CAMPAIGNERS say a hard-hitting intervention by an Archbishops’ Commission into the crisis in social care should be a wake-up call to the Government.

In a new report, the Archbishops’ Commission on Reimagining Care has criticised the current state of social care, identifying ‘care deserts’ and describing care staff as ‘feeling overstretched and undervalued.’

And it says that despite “any number” of reports over the past 25 years there has been “little meaningful change”.

The report says: “The architects of England’s welfare state in the 1940s could not have imagined that eight decades later so many people would be struggling to get essential care and support…”

The care provider organisation, The Independent Care Group (ICG) today welcomed the report but said the church’s intervention was a terrible indictment of the Government’s current handling of social care.

ICG Chair, Mike Padgham, said: “It is a sorry state of affairs when the Church feels the need to intervene in the state of care.

“But this welcome contribution from the Archbishops’ Commission must be a wake-up call to the Government on the crisis in social care.

“We particularly welcome the report’s call for a universal entitlement to care – regardless of wealth and income and also its call for a national tariff of care charges – things we have been campaigning for now for decades.

“The report echoes what those of us delivering care have been saying: that we need urgent, bold reform, as set out in our own Five Pillars for Social Care Reform document. We would urge the Government to heed the words of the Archbishops’ Commission and begin that reform straight away.”

The report, Reimagining Care, describes the current care system as “complex, confusing, and difficult to navigate” and calls for “a fundamental and comprehensive redesign of care and support.”

“Staff shortages have worsened, with ‘care deserts’ in parts of the country. For people with health as well as care needs, social care and the NHS are poorly coordinated and work as separate systems,” the report adds.

It calls for a “long-term plan for the recruitment and retention of paid carers as well as the redesign of roles. Their skill and contribution to people’s lives must be valued and given recognition so that social care is regarded as a rewarding career.”

The report points out that Japan and Germany, have seen ‘far reaching’ reforms; and Scotland and Wales are both recommending a ‘National Care Service’ to put care and support on an equal footing with the NHS.
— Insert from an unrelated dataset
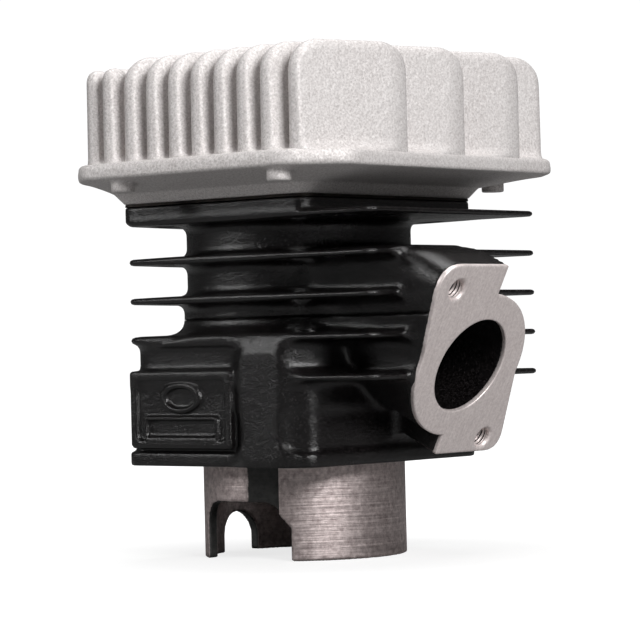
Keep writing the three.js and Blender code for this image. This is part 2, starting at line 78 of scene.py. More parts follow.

The Commission, launched by the Archbishops of Canterbury and York, calls for a National Care Covenant which sets out the roles and responsibilities of government, communities, families and individuals. It suggests three actions: rethinking attitudes to care and support; rebalancing roles and responsibilities; and redesigning the social care system.

Specifically, it calls for
– Investment in communities
– A stronger role for the state
– A new deal for unpaid carers
– A commitment to our responsibilities as actively engaged citizens

The ICG says more than 30 years of neglect and under-funding has left social care on the brink of collapse, with Covid-19, chronic staff shortages and the cost-of-living crisis now turning the situation critical.

Care and nursing homes are closing and homecare providers are struggling through a shortage of staff, with 165,000 vacancies in the sector.

Some 13,000 people cannot be discharged from hospital because there are no social care package available to them and some 1.6m people are not getting the care they are entitled to.